SoHo Broadway reached out to businesses before they opened back up and asked them to be in touch so they could collect the art. Now the SoHo Broadway and the Renaissance Factory each have databases of dozens of boards they’ve collected. They reached out to artists who left social media handles or other identifying information on the murals. SoHo Broadway has returned or made arrangements to return boards to nearly 30 artists.

Trevor Croop’s studio loft space in SoHo stored dozens of pieces of artwork that he and other artists saved as businesses opened back up and took down painted boards.
Trevor Croop’s studio loft space in SoHo stored dozens of pieces of artwork that he and other artists saved as businesses opened back up and took down painted boards.
Trevor Croop in the staircase of his former studio space shows the many boards with work by various artists being stored there.
Trevor Croop in the staircase of his former studio space shows the many boards with work by various artists being stored there.
Amir Diop’s work that once boarded up the side of a business was hung inside the loft space.
Amir Diop’s work that once boarded up the side of a business was hung inside the loft space.

Everything happened on the fly and neither group was sure how long they’d have to keep storing the pieces, but they didn’t want to keep the art to themselves. Many of the artists the Soho Renaissance Factory reached out to didn’t have a place to store the boards they painted on or were unable to pick them up. 

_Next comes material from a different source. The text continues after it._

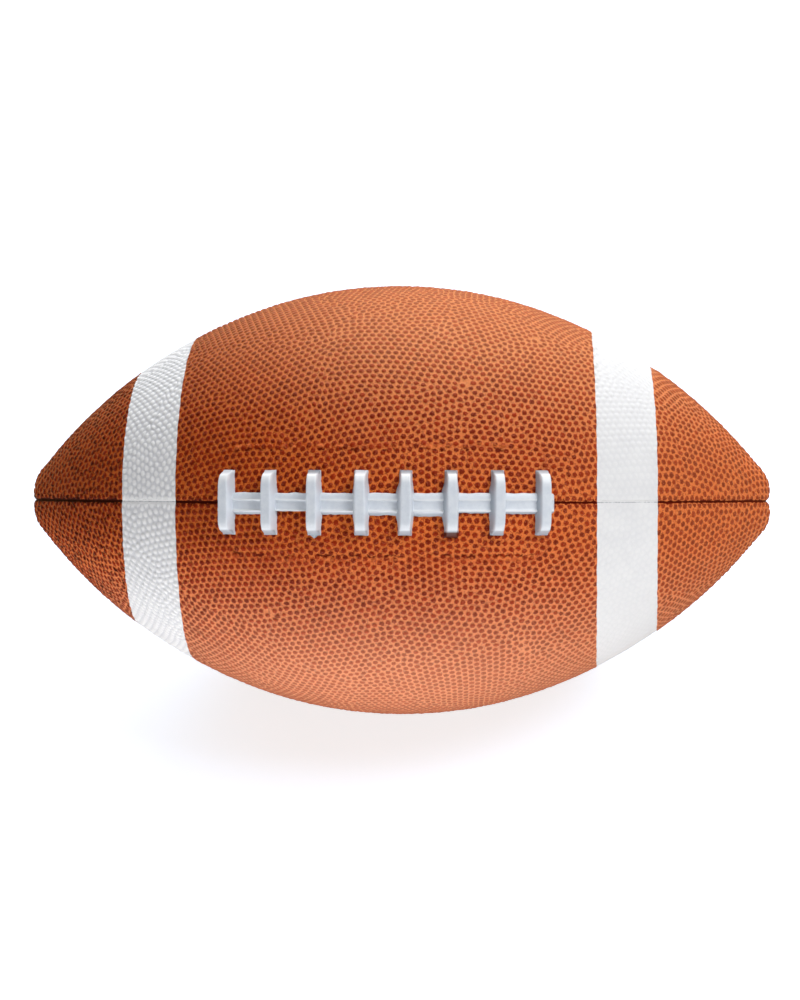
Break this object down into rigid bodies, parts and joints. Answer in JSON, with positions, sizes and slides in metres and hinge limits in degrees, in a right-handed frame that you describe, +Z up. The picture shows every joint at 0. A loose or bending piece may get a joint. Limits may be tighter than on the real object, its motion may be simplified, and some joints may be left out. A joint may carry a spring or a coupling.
{
  "type": "american football",
  "caption": "Full-size American football with a pebbled rubber cover, white stripes, raised moulded lacing, and an air bladder with a needle valve.",
  "frame": {"origin": "the middle of the ball, on its long axis; the ball lies on its belly on a floor at Z = -84 mm", "axes": "+X along the ball's long axis towards its right nose, +Z up, -Y to the front; the lacing faces the front, turned 39 degrees up from level"},
  "size_m": [0.2898, 0.168, 0.168],
  "materials": {
    "cover_rubber": "pebbled, dull with soft highlights on the pebbles, tan valleys and dark brown pebble tips",
    "stripe_rubber": "white, pebbled like the cover, satin",
    "lace_rubber": "white paint on moulded rubber, satin",
    "pad_fabric": "rubber-coated woven cloth, matt",
    "carcass_rubber": "rubber-coated fabric, matt",
    "nylon_thread": "wound nylon yarn, matt",
    "butyl_rubber": "smooth butyl, satin",
    "valve_rubber": "moulded soft rubber, matt",
    "plug_rubber": "moulded soft rubber, satin"
  },
  "bodies": {
    "root": {"panel_front_upper": "cover_rubber", "panel_front_lower": "cover_rubber", "panel_rear_upper": "cover_rubber", "panel_rear_lower": "cover_rubber", "stripe_left_front_upper": "stripe_rubber", "stripe_left_front_lower": "stripe_rubber", "stripe_left_rear_upper": "stripe_rubber", "stripe_left_rear_lower": "stripe_rubber", "stripe_right_front_upper": "stripe_rubber", "stripe_right_front_lower": "stripe_rubber", "stripe_right_rear_upper": "stripe_rubber", "stripe_right_rear_lower": "stripe_rubber", "lace_strip": "lace_rubber", "cross_lace_1": "lace_rubber", "cross_lace_2": "lace_rubber", "cross_lace_3": "lace_rubber", "cross_lace_4": "lace_rubber", "cross_lace_5": "lace_rubber", "cross_lace_6": "lace_rubber", "cross_lace_7": "lace_rubber", "cross_lace_8": "lace_rubber", "lace_pad": "pad_fabric", "carcass": "carcass_rubber", "thread_winding": "nylon_thread", "bladder": "butyl_rubber", "valve_boot": "valve_rubber", "valve_plug": "plug_rubber"}
  },
  "joints": []
}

Since Diop started saving boards from being destroyed, he hoped they would eventually wind up in a museum or gallery. Now, the plans are in place for that to become a reality. Last week, the Soho Renaissance Factory struck a deal with Mana Contemporary, an arts center in Jersey City. With artists’ consent, Mana plans to hold all the boards that the group saved through the end of next year, with the hope of putting together a show once COVID-19 related restrictions lighten up. Artists can take their art back if they want to keep it, but they will also have the opportunity to sell their work when it’s exhibited. If they choose to sell, they can either keep all the proceeds or donate some to a charity of their choice. Mana Contemporary is also developing an interactive map of street art made alongside racial justice protests in the US this year.

In the meantime, the Soho Renaissance Factory has already landed a residency at the NoMo SoHo hotel in Manhattan, where some of their boards are on display. They’re living and working there, too, making new works inside a new studio space at the hotel.

“My hope is that [my art] is a part of history,” Diop says. “We can teach kids in the future that this is what happened in 2020, and there are different artists that were coming out and putting beautiful stuff up that can impact the future.”

Brendan McNally, Trevor Croop, Konstance Patton, Esteban Sulé Marquez-Monsanto, and Amir Diop came together to form the Soho Renaissance Factory
Brendan McNally, Trevor Croop, Konstance Patton, Esteban Sulé Marquez-Monsanto, and Amir Diop came together to form the Soho Renaissance Factory.